The toughest part of running a handicap tour is the complaints about others' handicaps. The number of complaints have actually led to the demise of another handicapped tour in another state.
Being aware that complaints are part of the territory of running this type of tour, it's so important to me to be very transparent with decisions, and also to ensure I work hard to get the handicaps set right the first time a player plays.
How do I do this?
I have a core group of trustworthy people that I ask their opinions. Hardly ever has there been a huge difference of opinion. And you have to realize that the players wont ever lie - they WANT the handicaps correct. They don't want to go up against a player who should be their same ranking but may not be. So, it's a well-rounded system.
I did have one new player who complained quite loudly about his ranking. I told him I had already asked a group of players who were well represented, and then he still asked me to ask his best friends. Uh, NO. Not only no, but hell no. lol. Nice try.
However, what does one do when it's a player no one from the core group knows?
Yep, you search the internet!
I sometimes ask on Facebook if anyone knows a certain player.

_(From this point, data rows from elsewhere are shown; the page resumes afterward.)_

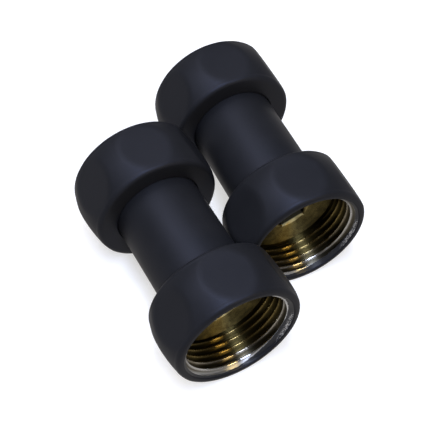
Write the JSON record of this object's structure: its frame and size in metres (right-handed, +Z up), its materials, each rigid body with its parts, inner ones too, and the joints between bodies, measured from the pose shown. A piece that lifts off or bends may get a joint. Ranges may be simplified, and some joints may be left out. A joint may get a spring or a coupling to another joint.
{
  "type": "straight union connector pair",
  "caption": "Straight pipe connectors, each a plain coated barrel with a captive crowned hexagon union nut and a brass seat bush at both ends, laid side by side.",
  "frame": {"origin": "on the surface that the pair stands on, under the middle of the pair's bounding box", "axes": "+Z up; +X along connector 1's axis, from its inlet end to its outlet end; +Y from connector 1 towards connector 2, whose own axis is turned 3 degrees from +X towards -Y"},
  "size_m": [0.07, 0.061, 0.03],
  "materials": {
    "black_coating": "matt black powder coat with a faint blue-grey sheen",
    "brass": "turned brass, lightly grainy",
    "rubber": "smooth black rubber",
    "nylon": "natural off-white nylon"
  },
  "bodies": {
    "connector_1": {"barrel_1": "black_coating", "outlet_bush_1": "brass", "inlet_bush_1": "brass", "outlet_o_ring_1": "rubber", "inlet_o_ring_1": "rubber", "outlet_slip_ring_1": "nylon", "inlet_slip_ring_1": "nylon"},
    "outlet_nut_1": {"outlet_nut_1": "black_coating"},
    "inlet_nut_1": {"inlet_nut_1": "black_coating"},
    "connector_2": {"barrel_2": "black_coating", "outlet_bush_2": "brass", "inlet_bush_2": "brass", "outlet_o_ring_2": "rubber", "inlet_o_ring_2": "rubber", "outlet_slip_ring_2": "nylon", "inlet_slip_ring_2": "nylon"},
    "outlet_nut_2": {"outlet_nut_2": "black_coating"},
    "inlet_nut_2": {"inlet_nut_2": "black_coating"}
  },
  "joints": [
    {"name": "connector_2_slide", "type": "slide", "parent": "connector_1", "child": "connector_2", "axis": [0, 1, 0], "range_m": [0, 0.06]},
    {"name": "outlet_nut_1_turn", "type": "hinge", "parent": "connector_1", "child": "outlet_nut_1", "pos_m": [0.02785, -0.01441, 0.015], "axis": [1, 0, 0], "continuous": true},
    {"name": "inlet_nut_1_turn", "type": "hinge", "parent": "connector_1", "child": "inlet_nut_1", "pos_m": [-0.01115, -0.01441, 0.015], "axis": [-1, 0, 0], "continuous": true},
    {"name": "outlet_nut_2_turn", "type": "hinge", "parent": "connector_2", "child": "outlet_nut_2", "pos_m": [0.01182, 0.01237, 0.015], "axis": [0.9986, -0.0523, 0], "continuous": true},
    {"name": "inlet_nut_2_turn", "type": "hinge", "parent": "connector_2", "child": "inlet_nut_2", "pos_m": [-0.02713, 0.01441, 0.015], "axis": [-0.9986, 0.0523, 0], "continuous": true}
  ]
}
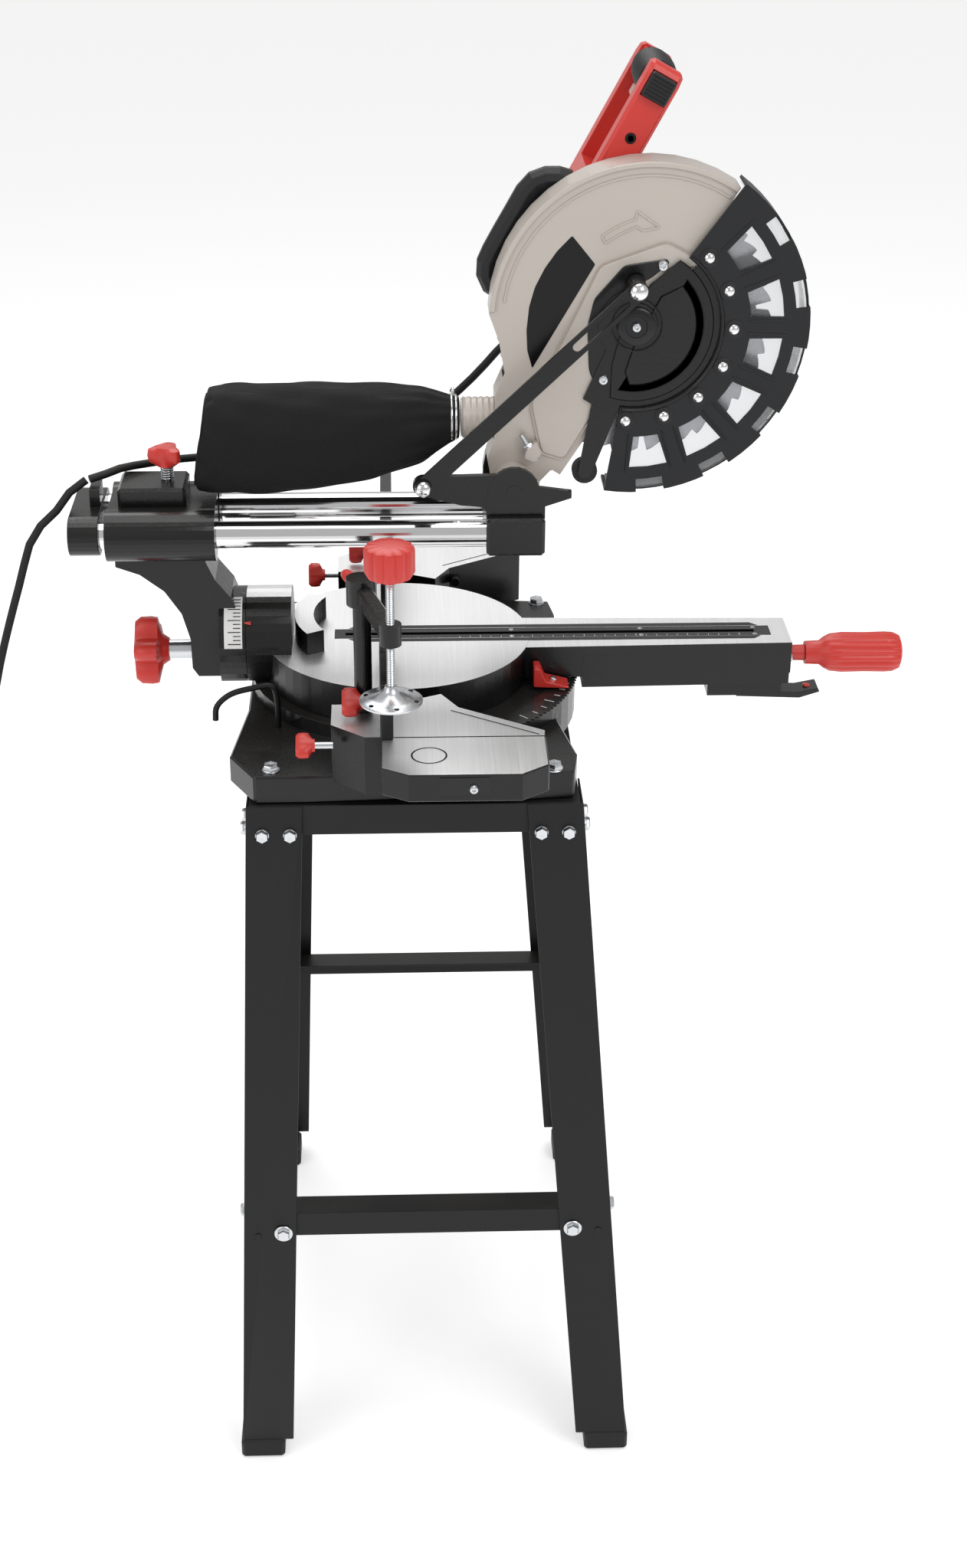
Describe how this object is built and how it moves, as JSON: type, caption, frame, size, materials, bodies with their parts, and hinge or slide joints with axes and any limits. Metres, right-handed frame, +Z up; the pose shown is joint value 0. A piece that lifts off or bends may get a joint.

Further, with the new Fargo ratings, anyone can be looked up nowadays. (Fargo Ratings general information from CSI is located here, and how to look up ratings is at this link: http://fairmatch.fargorate.com/
But the internet can be a funny place to find information. Before the February Omega Tour stop, we were trying to find out how to rank a new player that no one knew. Someone did a search on the ole' reliable internet and found an article about him from his local town, that had interviewed him for a story about pool.
I was told he might be a 6. Then I read the article, even showed it to one of the core members, and we agreed that the article led us to believe he should be a 7. He was either bragging about hustling people, or exaggerating about being a master level player, or trying to show off for the newspaper, or something. After his first match that weekend, I easily moved him down to a 6.
Be careful embellishing in your stories, peeps!